Consider a car_model class for storing information
about automobiles. On a first approach, car_model can
be defined as:
struct car_model
{
std::string model;
std::string manufacturer;
int price;
};
This definition has a design flaw that any reader acquainted with
relational databases can easily spot: The manufacturer
member is duplicated among all cars having the same manufacturer.

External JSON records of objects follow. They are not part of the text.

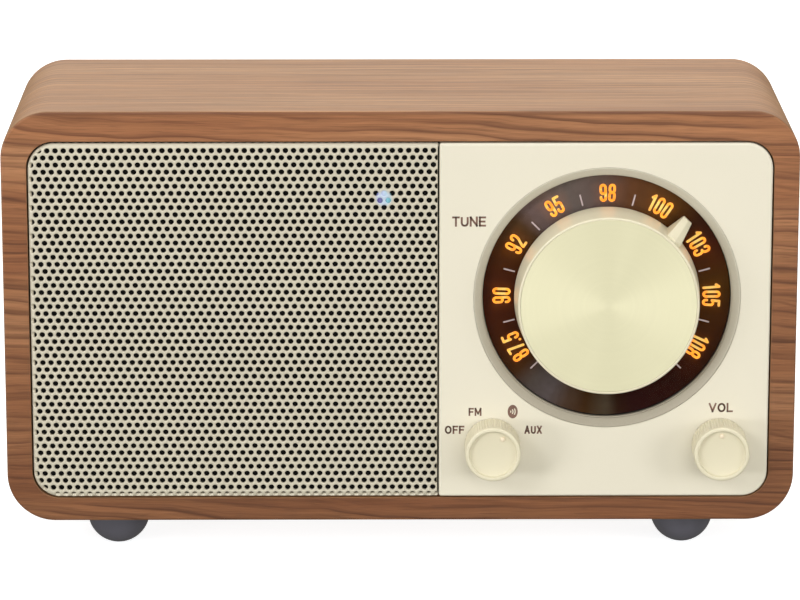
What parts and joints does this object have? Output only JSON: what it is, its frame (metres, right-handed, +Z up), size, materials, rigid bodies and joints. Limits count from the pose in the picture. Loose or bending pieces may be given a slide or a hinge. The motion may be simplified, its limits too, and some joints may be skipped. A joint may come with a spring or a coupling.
{
  "type": "tabletop radio",
  "caption": "Compact tabletop radio: rounded wooden case, perforated speaker grille, control panel with a large lit tuning dial, mode and volume knobs, ball-shaped rubber feet.",
  "frame": {"origin": "middle of the footprint on the surface that the feet stand on", "axes": "+X to the right of the front, +Y from the front to the back, +Z up"},
  "size_m": [0.153, 0.0616, 0.0893],
  "materials": {
    "walnut": "oiled, satin",
    "cream_plastic": "satin moulded",
    "cream_metal": "painted perforated sheet",
    "bezel_plastic": "satin painted",
    "spun_metal": "spun, champagne anodised",
    "dial_print": "printed dark brown",
    "clear_plastic": "clear",
    "diffuser": "milky",
    "led_lens": "clear, lit",
    "black_plastic": "fine texture",
    "cloth": "acoustic cloth",
    "foam": "closed foam",
    "cone_paper": "pressed pulp",
    "rubber": "matt",
    "steel": "zinc plated",
    "ferrite": "sintered",
    "copper": "enamelled winding",
    "spider_cloth": "resin-treated",
    "circuit_board": "solder mask",
    "cell_sleeve": "shrink sleeve",
    "insulation": "insulated wire"
  },
  "bodies": {
    "cabinet": {"antenna_wire": "insulation", "aux_socket": "black_plastic", "battery_cell": "cell_sleeve", "battery_cradle": "black_plastic", "board_screw_1": "steel", "board_screw_2": "steel", "cabinet_sleeve": "walnut", "case_screw_1": "steel", "case_screw_2": "steel", "case_screw_3": "steel", "case_screw_4": "steel", "control_board": "circuit_board", "control_panel": "cream_plastic", "dial_bezel": "bezel_plastic", "dial_light_guide": "diffuser", "dial_plate": "dial_print", "dial_window": "clear_plastic", "filter_capacitor": "black_plastic", "foot_front_left": "rubber", "foot_front_right": "rubber", "foot_rear_left": "rubber", "foot_rear_right": "rubber", "front_baffle": "black_plastic", "grille_cloth": "cloth", "main_board": "circuit_board", "mode_nut": "steel", "mode_switch": "black_plastic", "radio_module": "steel", "rear_cover": "black_plastic", "ribbon_cable": "insulation", "speaker_frame": "black_plastic", "speaker_gasket": "foam", "speaker_grille": "cream_metal", "speaker_lead": "insulation", "speaker_magnet": "ferrite", "speaker_screw_1": "steel", "speaker_screw_2": "steel", "speaker_screw_3": "steel", "speaker_screw_4": "steel", "speaker_spider": "spider_cloth", "speaker_surround": "rubber", "speaker_top_plate": "steel", "speaker_yoke": "steel", "status_lamp_board": "circuit_board", "status_lens": "led_lens", "tuning_potentiometer": "black_plastic", "usb_power_socket": "steel", "volume_nut": "steel", "volume_potentiometer": "black_plastic"},
    "tuning": {"tuning_knob": "cream_plastic", "tuning_knob_cap": "spun_metal", "tuning_pointer": "cream_plastic", "tuning_shaft": "steel"},
    "mode": {"mode_knob": "cream_plastic", "mode_shaft": "steel"},
    "volume": {"volume_knob": "cream_plastic", "volume_shaft": "steel"},
    "cone": {"speaker_cone": "cone_paper", "speaker_dust_cap": "cone_paper", "speaker_voice_coil": "copper"}
  },
  "joints": [
    {"name": "tuning_turn", "type": "hinge", "parent": "cabinet", "child": "tuning", "pos_m": [0.0398, -0.024, 0.0526], "axis": [0, 1, 0], "range_deg": [-180, 90]},
    {"name": "mode_turn", "type": "hinge", "parent": "cabinet", "child": "mode", "pos_m": [0.0178, -0.024, 0.02335], "axis": [0, 1, 0], "range_deg": [-100, 50]},
    {"name": "volume_turn", "type": "hinge", "parent": "cabinet", "child": "volume", "pos_m": [0.0619, -0.024, 0.02335], "axis": [0, 1, 0], "range_deg": [-150, 150]},
    {"name": "cone_stroke", "type": "slide", "parent": "cabinet", "child": "cone", "axis": [0, 1, 0], "range_m": [-0.0015, 0.0015], "stiffness_N_per_m": 900}
  ]
}
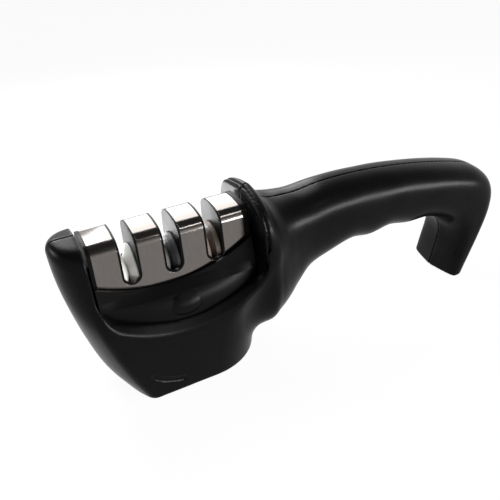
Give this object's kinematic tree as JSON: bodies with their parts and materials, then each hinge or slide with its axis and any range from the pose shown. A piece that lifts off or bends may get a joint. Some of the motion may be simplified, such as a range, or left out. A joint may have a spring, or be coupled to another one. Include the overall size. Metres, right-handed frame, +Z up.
{
  "type": "knife sharpener",
  "caption": "Black pull through knife sharpener with an arched grip and foot, and a lift-out cartridge of paired grinding wheels under a slotted steel cover.",
  "frame": {"origin": "on the table under the middle knife slot, in the parting plane of the two shells", "axes": "+X from the nose towards the grip, +Y towards the rear shell, +Z up"},
  "size_m": [0.2094, 0.0508, 0.0736],
  "materials": {
    "black_plastic": "satin moulded",
    "glossy_black": "polished",
    "cover_steel": "polished, faintly brushed",
    "axle_steel": "ground",
    "screw_steel": "zinc plated",
    "spring_steel": "drawn wire",
    "white_ceramic": "fine grit",
    "dark_grit": "diamond grit on steel",
    "coarse_grit": "coarse grit",
    "rubber_sole": "matte"
  },
  "bodies": {
    "body": {"front_shell": "black_plastic", "rear_shell": "black_plastic", "shell_screws": "screw_steel", "base_pad": "rubber_sole", "foot_pad": "rubber_sole"},
    "cartridge": {"cartridge_bottom": "glossy_black", "cartridge_frame": "glossy_black", "cartridge_screws": "screw_steel", "steel_cover": "cover_steel", "slot_core": "glossy_black", "fine_axle": "axle_steel", "medium_axle": "axle_steel", "coarse_axle": "axle_steel", "front_button_spring": "spring_steel", "rear_button_spring": "spring_steel"},
    "front_button": {"front_release_button": "glossy_black"},
    "rear_button": {"rear_release_button": "glossy_black"},
    "fine_left_wheel": {"fine_left_wheel": "white_ceramic"},
    "fine_right_wheel": {"fine_right_wheel": "white_ceramic"},
    "medium_left_wheel": {"medium_left_wheel": "dark_grit"},
    "medium_right_wheel": {"medium_right_wheel": "dark_grit"},
    "coarse_left_wheel": {"coarse_left_wheel": "coarse_grit"},
    "coarse_right_wheel": {"coarse_right_wheel": "coarse_grit"}
  },
  "joints": [
    {"name": "cartridge_lift", "type": "slide", "parent": "body", "child": "cartridge", "axis": [0, 0, 1], "range_m": [0, 0.045]},
    {"name": "front_button_press", "type": "slide", "parent": "cartridge", "child": "front_button", "axis": [0, 1, 0], "range_m": [0, 0.0016], "stiffness_N_per_m": 900, "springref_m": -0.0012, "deforming": ["front_button_spring"]},
    {"name": "rear_button_press", "type": "slide", "parent": "cartridge", "child": "rear_button", "axis": [0, -1, 0], "range_m": [0, 0.0016], "stiffness_N_per_m": 900, "springref_m": -0.0012, "deforming": ["rear_button_spring"]},
    {"name": "fine_left_spin", "type": "hinge", "parent": "cartridge", "child": "fine_left_wheel", "pos_m": [-0.019, 0, 0.05], "axis": [1, 0, 0], "continuous": true},
    {"name": "fine_right_spin", "type": "hinge", "parent": "cartridge", "child": "fine_right_wheel", "pos_m": [-0.016, 0, 0.05], "axis": [1, 0, 0], "continuous": true},
    {"name": "medium_left_spin", "type": "hinge", "parent": "cartridge", "child": "medium_left_wheel", "pos_m": [-0.0015, 0, 0.05], "axis": [1, 0, 0], "continuous": true},
    {"name": "medium_right_spin", "type": "hinge", "parent": "cartridge", "child": "medium_right_wheel", "pos_m": [0.0015, 0, 0.05], "axis": [1, 0, 0], "continuous": true},
    {"name": "coarse_left_spin", "type": "hinge", "parent": "cartridge", "child": "coarse_left_wheel", "pos_m": [0.016, 0, 0.05], "axis": [1, 0, 0], "continuous": true},
    {"name": "coarse_right_spin", "type": "hinge", "parent": "cartridge", "child": "coarse_right_wheel", "pos_m": [0.019, 0, 0.05], "axis": [1, 0, 0], "continuous": true}
  ]
}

This is a waste of space and poses difficulties when, for instance,
the name of a manufacturer has to be changed. Following the usual
principles in relational database design, the appropriate design
involves having the manufactures stored in a separate
multi_index_container and store pointers to these in
car_model :
struct car_manufacturer
{
std::string name;
};
struct car_model
{
std::string model;
car_manufacturer* manufacturer;
int price;
};
Although predefined Boost.MultiIndex key extractors can handle many
situations involving pointers (see
advanced features
of Boost.MultiIndex key extractors in the tutorial), this case
is complex enough that a suitable key extractor has to be defined. The following
utility cascades two key extractors:
template<class KeyExtractor1,class KeyExtractor2>
struct key_from_key
{
public:
typedef typename KeyExtractor1::result_type result_type;
key_from_key(
const KeyExtractor1& key1_=KeyExtractor1(),
const KeyExtractor2& key2_=KeyExtractor2()):
key1(key1_),key2(key2_)
{}
template<typename Arg>
result_type operator()(Arg& arg)const
{
return key1(key2(arg));
}
private:
KeyExtractor1 key1;
KeyExtractor2 key2;
};
so that access from a car_model to the name field
of its associated car_manufacturer can be accomplished with
key_from_key<
member<car_manufacturer,const std::string,&car_manufacturer::name>,
member<car_model,const car_manufacturer *,car_model::manufacturer>
>
The program asks the user for a car manufacturer and a range of prices
and returns the car models satisfying these requirements. This is a complex
search that cannot be performed on a single operation. Broadly sketched,
one procedure for executing the selection is:
- Select the elements with the given manufacturer by means
of
equal_range ,
- feed these elements into a
multi_index_container sorted
by price,
- select by price using
lower_bound and
upper_bound ;
or alternatively:
- Select the elements within the price range with
lower_bound and upper_bound ,
- feed these elements into a
multi_index_container sorted
by manufacturer,
- locate the elements with given manufacturer using
equal_range .
An interesting technique developed in the example lies in
the construction of the intermediate multi_index_container .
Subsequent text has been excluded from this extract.